Exercise requirements:
Give the listing below again in full, exactly as written.

Collected material:
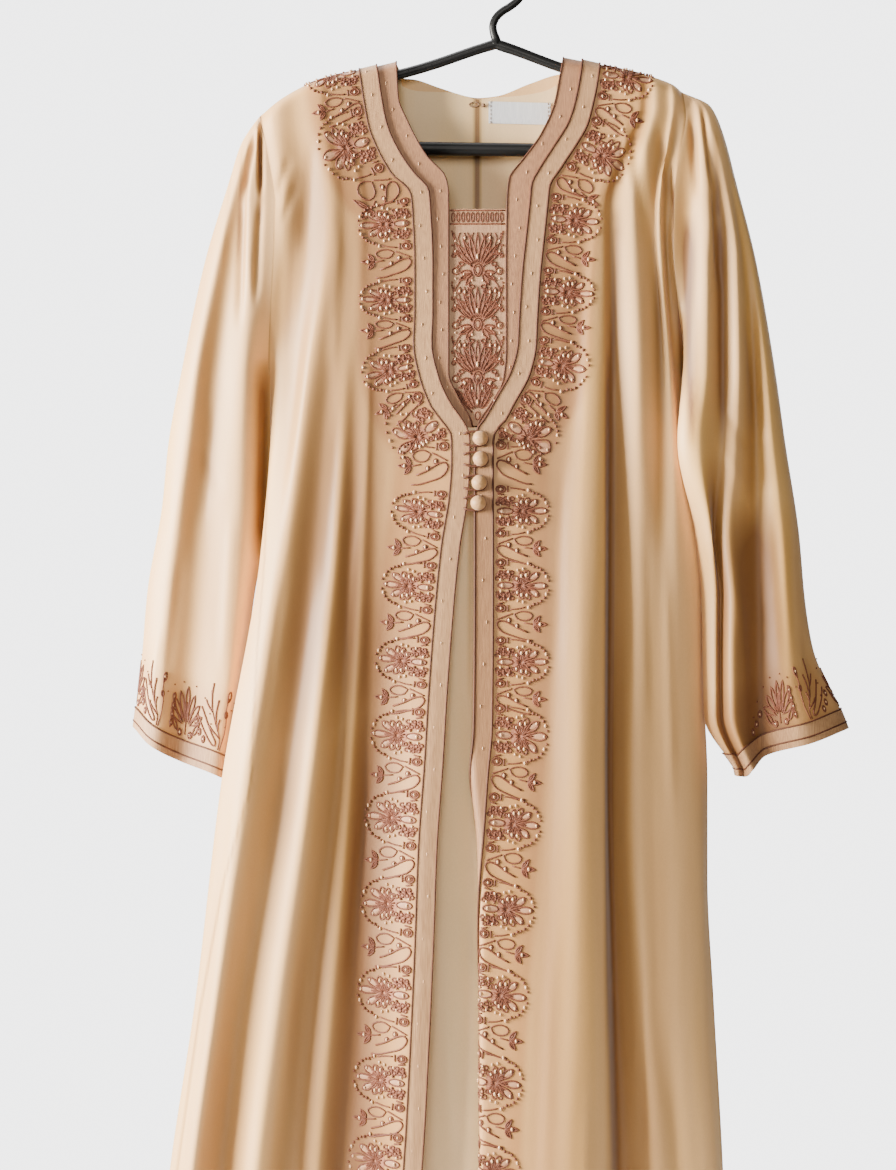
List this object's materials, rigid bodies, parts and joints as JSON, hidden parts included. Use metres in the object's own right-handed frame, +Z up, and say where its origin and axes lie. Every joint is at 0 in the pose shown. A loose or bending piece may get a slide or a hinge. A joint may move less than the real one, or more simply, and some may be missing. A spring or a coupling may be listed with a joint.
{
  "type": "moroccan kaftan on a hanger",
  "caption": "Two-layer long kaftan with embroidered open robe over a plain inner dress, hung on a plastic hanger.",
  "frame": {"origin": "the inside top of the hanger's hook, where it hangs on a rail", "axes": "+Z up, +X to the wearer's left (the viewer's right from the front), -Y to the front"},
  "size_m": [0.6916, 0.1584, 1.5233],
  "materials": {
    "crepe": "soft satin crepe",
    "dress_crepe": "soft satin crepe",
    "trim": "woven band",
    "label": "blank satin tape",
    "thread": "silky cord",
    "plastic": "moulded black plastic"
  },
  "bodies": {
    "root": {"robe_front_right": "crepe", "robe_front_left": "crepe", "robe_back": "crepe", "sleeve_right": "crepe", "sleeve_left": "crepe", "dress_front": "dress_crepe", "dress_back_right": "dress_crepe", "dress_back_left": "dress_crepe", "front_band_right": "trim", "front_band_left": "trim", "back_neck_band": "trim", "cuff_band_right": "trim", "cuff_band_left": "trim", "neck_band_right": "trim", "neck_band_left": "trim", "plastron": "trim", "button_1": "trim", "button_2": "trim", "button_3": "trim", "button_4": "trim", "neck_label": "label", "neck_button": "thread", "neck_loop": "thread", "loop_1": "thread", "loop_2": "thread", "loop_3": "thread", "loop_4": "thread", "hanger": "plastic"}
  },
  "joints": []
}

Solved problem:
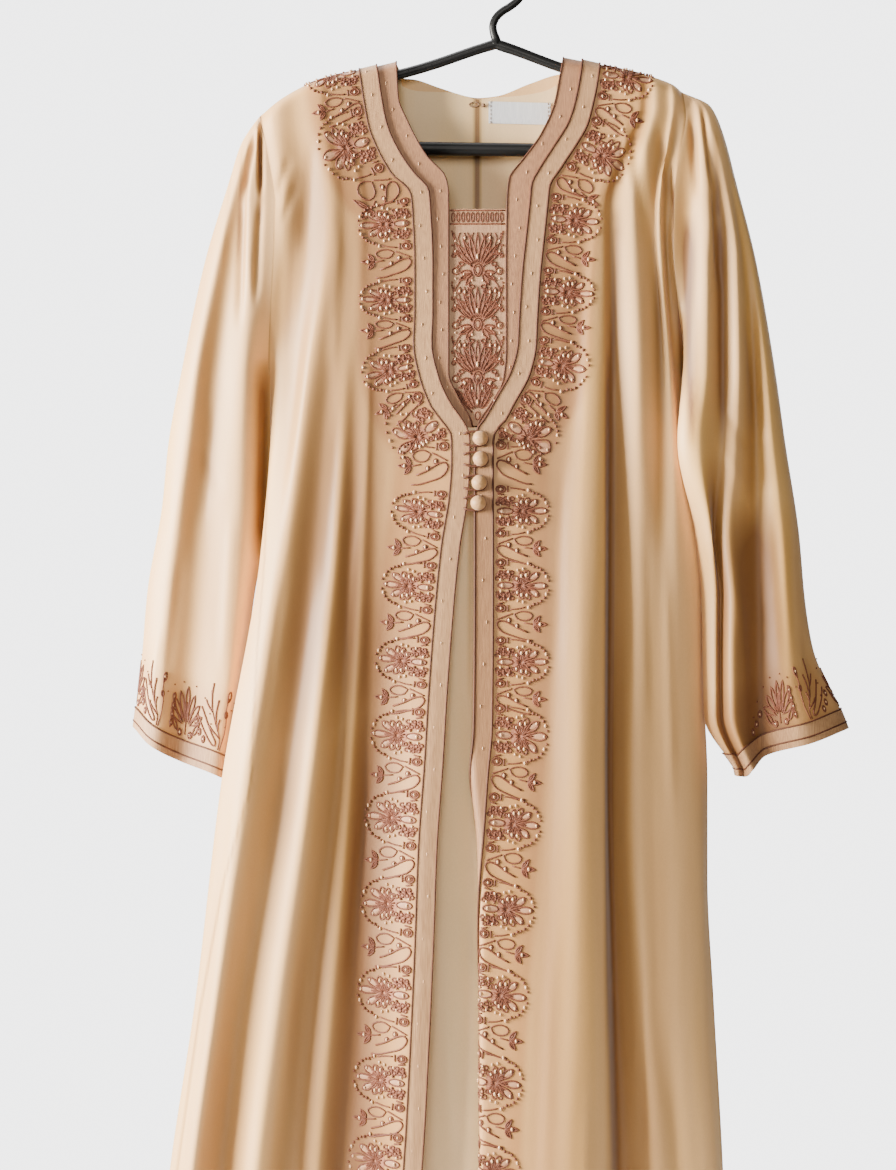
List this object's materials, rigid bodies, parts and joints as JSON, hidden parts included. Use metres in the object's own right-handed frame, +Z up, and say where its origin and axes lie. Every joint is at 0 in the pose shown. A loose or bending piece may get a slide or a hinge. A joint may move less than the real one, or more simply, and some may be missing. A spring or a coupling may be listed with a joint.
{
  "type": "moroccan kaftan on a hanger",
  "caption": "Two-layer long kaftan with embroidered open robe over a plain inner dress, hung on a plastic hanger.",
  "frame": {"origin": "the inside top of the hanger's hook, where it hangs on a rail", "axes": "+Z up, +X to the wearer's left (the viewer's right from the front), -Y to the front"},
  "size_m": [0.6916, 0.1584, 1.5233],
  "materials": {
    "crepe": "soft satin crepe",
    "dress_crepe": "soft satin crepe",
    "trim": "woven band",
    "label": "blank satin tape",
    "thread": "silky cord",
    "plastic": "moulded black plastic"
  },
  "bodies": {
    "root": {"robe_front_right": "crepe", "robe_front_left": "crepe", "robe_back": "crepe", "sleeve_right": "crepe", "sleeve_left": "crepe", "dress_front": "dress_crepe", "dress_back_right": "dress_crepe", "dress_back_left": "dress_crepe", "front_band_right": "trim", "front_band_left": "trim", "back_neck_band": "trim", "cuff_band_right": "trim", "cuff_band_left": "trim", "neck_band_right": "trim", "neck_band_left": "trim", "plastron": "trim", "button_1": "trim", "button_2": "trim", "button_3": "trim", "button_4": "trim", "neck_label": "label", "neck_button": "thread", "neck_loop": "thread", "loop_1": "thread", "loop_2": "thread", "loop_3": "thread", "loop_4": "thread", "hanger": "plastic"}
  },
  "joints": []
}